The big scary stat that one AI prompt uses ten times the energy of a Google search is mostly outdated. It came from a 2023 estimate built on old hardware.

The newer numbers are smaller. OpenAI's Sam Altman has said the average ChatGPT prompt uses about 0.34 watt-hours. That's roughly what an oven pulls in a second, or an LED bulb running for a few minutes. A 2026 UNESCO report landed in the same neighborhood.

One prompt is tiny, but the real cost is scale. More than a billion people now use these tools, and a lot of those prompts are long, heavy, and wasteful.

That's good news, actually. If the cost lives in scale and waste, then small habits add up. Here's where to start.

1. Use a lighter model for lighter jobs

Not every question needs the biggest, smartest model in the room. Fixing a typo, summarizing a paragraph, or rewriting an email doesn't require a heavy reasoning engine grinding through its full process.

The reasoning models (the ones that "think" before they answer) use far more energy than the standard ones. Save them for the hard stuff. Use the lighter, faster option for the everyday stuff.

This isn't a fringe idea. That same UNESCO report found that matching a smaller, task-specific model to the job can cut energy use by up to 90% without losing quality. Most tools let you pick your model. Pick down when you can.

2. Write a better prompt the first time

Most wasted energy comes from do-overs. You write a vague prompt, get a vague answer, try again, tweak, try again. Five prompts to get one decent result.
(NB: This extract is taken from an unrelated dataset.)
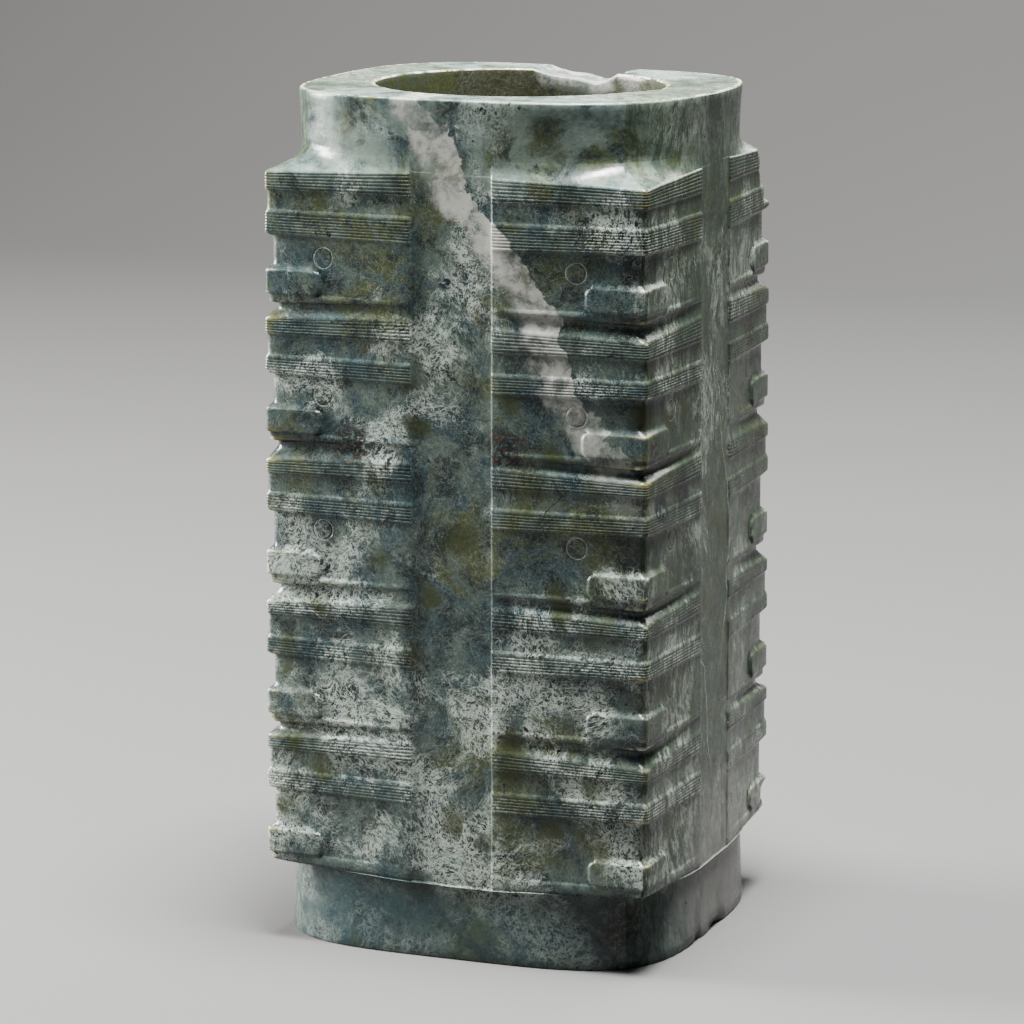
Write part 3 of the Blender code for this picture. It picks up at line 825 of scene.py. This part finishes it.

Every one of those runs costs energy.

A clear prompt up front gets you there in one pass. This is exactly why Chris Porter and I built the BRIEF method – Background, Role, Instructions, Examples, Format. Give the model what it needs the first time and you stop burning prompts chasing the answer.

Better prompts aren't just greener. They're faster, and they make the tool work better for you. That's a rare win-win.

3. Keep your inputs and outputs tight

Length is where energy quietly balloons. A short question is cheap. Pasting in a 200-page document is not.

Researchers have measured this. A quick prompt sits under one watt-hour. Attach a long article and you're around 2.5. Feed in a 200-page document and you're closer to 40 watt-hours for a single request.

So be intentional. Paste in the section you actually need, not the whole report. And tell the model how long you want the answer – "give me three bullet points" instead of letting it write five paragraphs you'll never read.

4. Stay in one conversation instead of starting ten

Every time you start fresh, the model has to rebuild context. Batching related questions into one thread is more efficient than firing off a dozen separate chats.

Think it through before you start. Ask your follow-ups in the same place. It's tidier for you and lighter on the back end.

5. Use the right tool for the job

This is where I agree with my non-AI students. Often we don’t need AI. You don't need AI to add numbers, check a date, or look up a fact you could find in two seconds elsewhere. A calculator, a search bar, or your own brain will do it for a fraction of the cost.

AI is incredible at the things it's actually good at. It's overkill for the things a simpler tool already nails. Knowing the difference is most of the battle.

The takeaway

The answer to reducing your AI power usage is to use it well – the same way you'd flip off the lights on your way out the door. Small, automatic, and it adds up across a billion people doing it too.